Green Processing of Poly(2-ethyl-2-oxazoline)/Boehmite Nanocomposites: A Sustainable Approach To High-Performance Materials for Optoelectronic Devices

Abstract

This study explores the green synthesis of poly(2-ethyl-2-oxazoline) (PEOx)/boehmite (BHM) nanocomposites to enhance their thermal, optical, mechanical, and electrical properties for sustainable applications. BHM nanoparticles were incorporated into the PEOx matrix using eco-friendly methods to ensure minimal environmental impact. The integration of BHM nanoparticles into PEOx was analysed using FTIR, UV-Vis, XRD, TEM, FE-SEM, optical microscopy and TG analysis. The FTIR spectra and XRD confirmed the presence of BHM in the polymer nanocomposites. UV-Vis absorbance intensity increased proportionally with BHM content, reaching a maximum at the PEOx/9 wt% BHM nanocomposite. This increase correlated with a low optical bandgap energy of 4.72 eV. The optical microscopy, TEM and FE-SEM confirmed the uniform dispersion of BHM within the PEOX at 9 wt% loading; beyond this concentration, nanoparticle agglomeration occurred in the polymer matrix. TGA results indicated a significant increase in the decomposition temperature of PEOx nanocomposites. The AC conductivity and dielectric response of the PEOx/BHM nanocomposites showed tunable, superior properties at optimal filler concentration, with frequency-dependent behaviors attributed to conductive pathways formed by the nanoparticles.
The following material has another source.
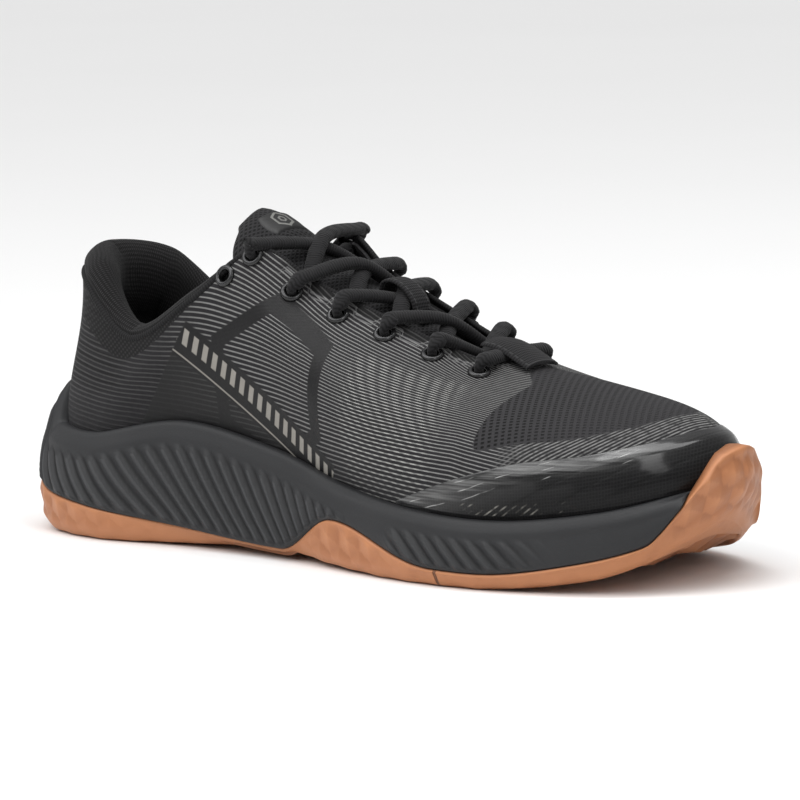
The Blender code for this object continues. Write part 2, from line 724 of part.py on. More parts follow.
def build_sole(rear, front, flex):
    """Outsole, midsole, insole board and insole, each in two lengths that meet at the flex line."""
    for place, keep, parent in (("rear", rear, None), ("front", front, flex)):
        layers = [
            stack(f"outsole_{place}", outsole_rings(), GUM, parent),
            stack(f"midsole_{place}", midsole_rings(), FOAM, parent),
            stack(f"insole_board_{place}", slab_rings(3.5, GAP, BOARD), BOARD_FIBRE, parent),
            stack(f"insole_{place}", slab_rings(5, 2 * GAP + BOARD, INSOLE), MESH, parent),
        ]
        for piece in layers:
            cut(piece, keep, "INTERSECT")


def build_shank(outsole):
    """Stiff plate in a pocket of the outsole, seen through a window of hexagons."""
    sweep("shank_plate", plate_sections(0, PLATE_LOW, PLATE_HIGH), CARBON)
    cut(outsole, as_cutter(sweep("shank_pocket", plate_sections(GAP, POCKET_FLOOR, 12))))
    c, s = circle_of(6)
    for k, (x, y) in enumerate(window_cells()):
        outline = np.stack([x + CELL_RADIUS * s, y + CELL_RADIUS * c], axis=1)
        cut(outsole, prism(f"window_cell_{k + 1}", outline, axis=2))


def build_collar():
    """Foam pad round the ankle and the mesh over it."""
    stations = stations_between(16.75, 23.25)
    sweep("collar_foam", pad_sections(stations), FOAM)
    sweep("collar_lining", lining_sections(stations), MESH)
    patch("heel_tape", np.linspace(-0.17, 0.17, 5), [0.72, 0.8, 0.9, 0.98], -GAP - 0.9, -GAP, LACE_CORD)


def build_tongue(hinge):
    """Tongue, and its free padded top with a blank badge, which fold on the hinge."""
    sweep("tongue", tongue_sections(TONGUE_ROWS, TONGUE_THICKNESS), MESH)
    sweep("tongue_top", tongue_sections(TONGUE_TOP_ROWS, TONGUE_TOP_THICKNESS), MESH, hinge)
    sweep("tongue_badge", badge_sections(), LABEL, hinge)
    over_tongue = [(x, tongue_shape(x)[0] + rise) for x, rise in LOOP_PATH]
    sweep("tongue_lace_loop", strap_sections(over_tongue, LOOP_WIDTH), LACE_CORD)


def build_front_upper(front, flex):
    """Vamp and toe cap share the upper's front: the cap lies below a line seen from the side."""
    below = [(CAP_LINE[0][0], -FAR), *CAP_LINE, (FAR, CAP_LINE[-1][1]), (FAR, -FAR)]
    grown = [(CAP_LINE[0][0] - GAP, -FAR)] + [(x - GAP * 0.6, z + GAP) for x, z in CAP_LINE]
    grown += [(FAR, CAP_LINE[-1][1] + GAP), (FAR, -FAR)]
    cut(upper_piece("toe_cap", OVERLAY, flex), prism("cap_region", below), "INTERSECT")
    vamp = upper_piece("vamp", MESH, flex)
    cut(vamp, front, "INTERSECT")
    cut(vamp, prism("around_cap", grown))


def build_stiffeners(flex):
    """Heel counter and toe puff, inside the outer layer."""
    counter, puff = UNDER_SHELL, UNDER_SHELL + 0.2
    back, toe = stations_between(17.75, 22.25), stations_between(8.75, 11.25)
    patch("heel_counter", back, [0.04, 0.12, 0.26, 0.42], counter, counter + COUNTER, STIFFENER)
    patch("toe_puff", toe, [0.06, 0.12, 0.26, 0.42], puff, puff + PUFF, STIFFENER, flex)


def build_quarters(rear):
    """Quarters with their eyelets and the reinforcement under them. Returns the eyelets' spots."""
    quarters = upper_piece("quarters", MESH)
    cut(quarters, rear, "INTERSECT")
    spots = {}
    for side, word in ((1, "medial"), (-1, "lateral")):
        spots[side] = [Spot(side, place) for place in EYELET_PLACES]
        along = stations_between(3.75, 8) if side > 0 else stations_between(12, 16.25)
        deep = UNDER_SHELL + STAY
        stay = patch(f"eyestay_{word}", along, [0.79, 0.88, 0.985], UNDER_SHELL, deep, MESH)
        for k, spot in enumerate(spots[side]):
            name, radius = f"{word}_{k + 1}", EYELET_BARREL + GAP
            eyelet(f"eyelet_{name}", spot)
            hole = rod(f"eyelet_hole_{name}", spot.point(-6), spot.point(3), radius, EYELET_SIDES)
            for holed in (quarters, stay):
                cut(holed, as_cutter(hole))
    return spots


def build_lace(spots):
    """The lace with a tip at each end, and the tab over its first row."""
    rows = lace_rows(spots)
    sweep("lace", cord_sections(rows), LACE_CORD)
    for word, tip, before in (("medial", rows[0], rows[1]), ("lateral", rows[-1], rows[-2])):
        end, back = np.array(tip[:3]), np.array(before[:3])
        along = (end - back) / np.linalg.norm(end - back)
        start, stop = end + along * GAP, end + along * (GAP + AGLET_LENGTH)
        rod(f"aglet_{word}", start, stop, AGLET_RADIUS, 12, GLOSS_BLACK)
    sweep("throat_tab", strap_sections(TAB_PATH, TAB_WIDTH), LACE_CORD)


remove_everything()
toe_flex = pivot("toe_flex_axis", (FLEX_X, 0, FLEX_Z))
tongue_flap = pivot("tongue_flap_axis", TONGUE_PIVOT)
rear_region = region("rear_region", -FAR, FLEX_X - GAP / 2)
front_region = region("front_region", FLEX_X + GAP / 2, FAR)
build_sole(rear_region, front_region, toe_flex)
build_shank(bpy.data.objects["outsole_rear"])
build_collar()
build_tongue(tongue_flap)
build_front_upper(front_region, toe_flex)
build_stiffeners(toe_flex)
build_lace(build_quarters(rear_region))
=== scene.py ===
"""Looks of the court shoe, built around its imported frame.

Frame: +X runs from heel to toe, +Y to the medial side, +Z up, with the origin on the ground under the
centre of the heel. Sizes below are in millimetres, and new_piece() turns them into metres.
"""

import math

import bmesh
import bpy
import numpy as np
from mathutils import Matrix


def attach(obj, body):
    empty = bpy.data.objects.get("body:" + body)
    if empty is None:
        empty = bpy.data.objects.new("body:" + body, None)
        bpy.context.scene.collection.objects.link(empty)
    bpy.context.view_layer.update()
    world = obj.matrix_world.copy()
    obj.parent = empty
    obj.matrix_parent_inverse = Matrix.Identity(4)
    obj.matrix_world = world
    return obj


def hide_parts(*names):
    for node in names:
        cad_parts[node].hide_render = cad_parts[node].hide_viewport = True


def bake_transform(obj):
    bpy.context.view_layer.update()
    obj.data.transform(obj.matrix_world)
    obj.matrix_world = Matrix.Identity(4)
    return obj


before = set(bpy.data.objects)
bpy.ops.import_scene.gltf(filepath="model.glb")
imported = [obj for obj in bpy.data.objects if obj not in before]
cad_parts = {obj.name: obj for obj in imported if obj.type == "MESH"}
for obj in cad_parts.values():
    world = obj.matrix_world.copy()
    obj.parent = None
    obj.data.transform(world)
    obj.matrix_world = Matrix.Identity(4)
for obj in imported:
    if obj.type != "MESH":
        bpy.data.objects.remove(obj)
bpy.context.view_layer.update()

MM = 0.001
GAP = 0.35  # clearance between neighbouring pieces of the frame
PLATE = 4.0
SHELL = 1.6  # thickness of the upper's outer layer
FLAT_MARGIN = 0.25
FLEX_X = 168.0  # line of the toe joints

# The shoe is described at 20 stations around its outline: 0 at the back of the heel, 1 to 9 along the
# medial side, 10 at the toe, and 11 to 19 back along the lateral side. Station k faces station 20 - k.
STATIONS = 20


def around_shoe(heel, medial, toe, lateral=None):
    """Values at the 20 stations. The lists run from heel to toe, and one list can serve both sides."""
    lateral = medial if lateral is None else lateral
    return np.array([heel, *medial, toe, *reversed(lateral)], float)


# Widest outline in plan, as distance forward and to the side.
OUTLINE = around_shoe(
    (-49, 0),
    [(-37, 30), (-4, 42), (36, 38), (78, 35), (118, 43), (156, 54), (192, 57), (221, 47), (243, 28.5)],
    (257.5, 4),
    [(-37, -30), (-4, -42.5), (36, -40), (78, -41), (118, -49), (156, -56), (192, -54), (227, -42), (250, -20.5)],
)
# Height of the tread's edge above the ground: the waist is arched and the toe springs up.
GROUND = around_shoe(0, [0, 0, 1.2, 3, 1.5, 0, 0.8, 5.5, 13], 17, [0, 0, 1.2, 3, 1, 0, 0.8, 5.5, 13])
# How far the gum stands inside the widest outline: it is cut in at the medial arch.
GUM_INSET = around_shoe(0, [0, 0, 4, 11, 5, 0, 0, 0, 0], 0, [0, 0, 1.5, 2.5, 0, 0, 0, 0, 0])
GUM_TOP = around_shoe(20, [16, 12, 8, 8, 8, 6, 6, 12, 18], 24, [16, 12, 8, 4.5, 5.5, 6, 6, 12, 18])
GUM_TOP_INSET = around_shoe(0.4, [0.4] * 8 + [2.5], 3.5)
ARCH_LIFT = around_shoe(0, [0, 0, 4, 9, 5, 0, 0, 0, 0], 0, [0] * 9)
MIDSOLE_TOP = around_shoe(39, [38.5, 38, 44.5, 38, 29, 24.5, 23.5, 27.5, 32], 34)
RIM_INSET = around_shoe(8, [7, 5, 5, 5, 4, 3.5, 3.5, 3.5, 5.4], 6.5)
RIM = around_shoe(2.6, [2.6] * 7 + [2.2, 1.5], 1.2)  # thickness of the lip
EDGE_ROUNDING = around_shoe(1, [1] * 7 + [1.3, 1.9], 2.2)
BED_TOP = around_shoe(22, [22, 22, 21, 18.5, 15.5, 13.5, 13.5, 16, 21.5], 25)
BED_INSET = around_shoe(9.5, [8.5] + [8] * 8, 9)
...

Various mechanical parameters were analyzed to assess film flexibility and robustness. In 9 wt% BHM-loaded samples, the tensile strength of PEOx increased by 123.8%, and Young’s modulus improved by 15.8%, enhancing mechanical properties. However, elongation at break decreased to 259%, indicating reduced flexibility. Incorporating BHM into PEOx enhanced its mechanical strength, optical properties, thermal stability and dielectric performance, making it a promising candidate for flexible energy storage and optoelectronic applications.